Isaías Lafuente – Efectos secundarios.


MADRID, 28 (OTR/PRESS)

Unos días antes de que entre en funcionamiento, el próximo domingo, una fórmula ampliada de repago farmacéutico que afectará incluso a los pensionistas, el Ministerio de Sanidad se ha descolgado con un catálogo de medicamentos que dejarán de tener financiación pública a partir de agosto. Son 426 productos prescritos para patologías que la ministra Ana Mato califica de leves: antiinflamatorios, vasodilatadores, antiácidos, laxantes, antivirales, anticatarrales y mucolíticos.

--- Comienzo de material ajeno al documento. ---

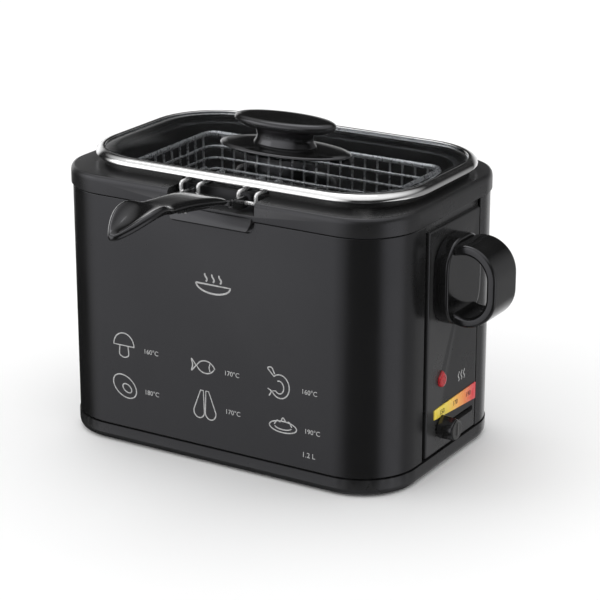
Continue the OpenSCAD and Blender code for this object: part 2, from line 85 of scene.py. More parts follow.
def make_camera():
    """A long lens at the front right corner, a little above the lid."""
    flat = math.cos(CAMERA_ELEVATION)
    back = Vector((
        math.sin(CAMERA_AZIMUTH) * flat,
        -math.cos(CAMERA_AZIMUTH) * flat,
        math.sin(CAMERA_ELEVATION),
    ))
    right = Vector((math.cos(CAMERA_AZIMUTH), math.sin(CAMERA_AZIMUTH), 0))
    up = back.cross(right)
    data = bpy.data.cameras.new("camera")
    data.lens = CAMERA_LENS
    camera = bpy.data.objects.new("camera", data)
    camera.location = CAMERA_TARGET + right * CAMERA_SLIDE[0] + up * CAMERA_SLIDE[1] + back * CAMERA_DISTANCE
    camera.rotation_euler = back.to_track_quat("Z", "Y").to_euler()
    bpy.context.collection.objects.link(camera)
    bpy.context.scene.camera = camera


def softbox(name, place, size, power):
    """A square area light that faces the fryer."""
    data = bpy.data.lights.new(name, "AREA")
    data.size = size
    data.energy = power
    light = bpy.data.objects.new(name, data)
    light.location = place
    light.rotation_euler = (Vector(place) - CAMERA_TARGET).to_track_quat("Z", "Y").to_euler()
    bpy.context.collection.objects.link(light)


# What the surfaces mirror: soft lights, as azimuth and elevation in degrees, strength, and
# the cosines from the light's middle at which it fades out and is full
ROOM_LIGHTS = [
    (235, 12, 1.75, 0.66, 1.00),         # ahead of the front face
    (358, -14, 0.95, 0.86, 0.97),        # beyond the front right corner
    (32, -12, 0.32, 0.57, 0.84),         # beyond the right side
    (100, -14, 0.90, 0.85, 0.97),        # behind the right side
    (144, 3, 1.20, 0.93, 0.985),         # behind, low
    (255, 82, 1.05, 0.45, 0.85),         # overhead
    (300, -75, 0.30, 0.75, 0.95),        # the table's own brightness
]
ROOM_DARK = 0.015                        # strength between the lights


def make_world():
    """An even white light. What the surfaces mirror is a darker room with soft lights in it."""
    world = bpy.data.worlds.new("studio")
    world.use_nodes = True
    tree = world.node_tree
    sky = tree.nodes["Background"]
    way = add(tree, "ShaderNodeTexCoord").outputs["Generated"]
    mirrored = add(tree, "ShaderNodeLightPath").outputs["Is Glossy Ray"]
    light = add(tree, "ShaderNodeMath", {0: 1.0, 1: mirrored}, operation="SUBTRACT").outputs["Value"]
    for azimuth, elevation, strength, fade, full in ROOM_LIGHTS:
        across = math.cos(math.radians(elevation))
        middle = (
            math.cos(math.radians(azimuth)) * across,
            math.sin(math.radians(azimuth)) * across,
            math.sin(math.radians(elevation)),
        )
        toward = add(tree, "ShaderNodeVectorMath", {0: way, 1: middle}, operation="DOT_PRODUCT")
        limits = {"Value": toward.outputs["Value"], "From Min": fade, "From Max": full,
                  "To Min": ROOM_DARK, "To Max": strength}
        glow = add(tree, "ShaderNodeMapRange", limits).outputs["Result"]
        light = add(tree, "ShaderNodeMath", {0: light, 1: glow}, operation="MAXIMUM").outputs["Value"]
    sky.inputs["Color"].default_value = (1, 1, 1, 1)
    tree.links.new(light, sky.inputs["Strength"])
    bpy.context.scene.world = world


def make_floor():
    """A plain pale floor, which the fryer doesn't mirror."""
    bm = bmesh.new()
    bmesh.ops.create_grid(bm, x_segments=2, y_segments=2, size=12)
    mesh = bpy.data.meshes.new("floor")
    bm.to_mesh(mesh)
    bm.free()
    floor = bpy.data.objects.new("floor", mesh)
    floor.visible_glossy = False
    bpy.context.collection.objects.link(floor)
    paint = bpy.data.materials.new("floor_white")
    paint.use_nodes = True
    shader = paint.node_tree.nodes["Principled BSDF"]
    shader.inputs["Base Color"].default_value = (0.95, 0.95, 0.95, 1)
    shader.inputs["Roughness"].default_value = 0.9
    shader.inputs["Specular IOR Level"].default_value = 0.1
    floor.data.materials.append(paint)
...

Incluso la consecuencia más evidente de la medida, el ahorro que supondrá para las arcas públicas la exclusión de estos productos y que el gobierno ha cifrado en unos 400 millones de euros anuales aunque no haya presentado un informe de impacto económico, puede ponerse en cuestión. Fundamentalmente porque si alguno de los pacientes afectados, para seguir la estela de ahorro del gobierno, deja de comprar estos medicamentos, puede que la persistencia de los síntomas se agrave, se compliquen las afecciones y el sistema público se vea obligado finalmente a recetar y financiar tratamientos y fármacos más caros.

Siendo esto preocupante, lo más grave de la medida está en la filosofía que subyace. Este repago farmacéutico es un nuevo gravamen generado a partir de una circunstancia que el ciudadano no puede controlar: la enfermedad, por leve que esta sea. En otro tipo de cargas, como los impuestos al consumo, el contribuyente puede tomar decisiones para reequilibrar su economía. Incluso en el IRPF se puede acoger a las pocas desgravaciones previstas. Pero en la enfermedad no. Además, la exclusión de estos medicamentos tiene carácter universal, de tal manera que la aportación a la que se verán obligados los ciudadanos no está sometida a criterios de progresividad que, consagrados en la Constitución, rigen en el impuesto sobre la renta.

En materia tan sensible, en vez de repartir las cargas a través de ese sistema, imperfecto pero más justo, el gobierno ha optado por endosárselas directamente al enfermo, como si fuera un consumidor voluntario de tales productos. Quizás sirva para ahorrar, pero chirría, sobre todo si se tiene en cuenta que los efectos secundarios de tal medida serán más graves para quienes menos tienen.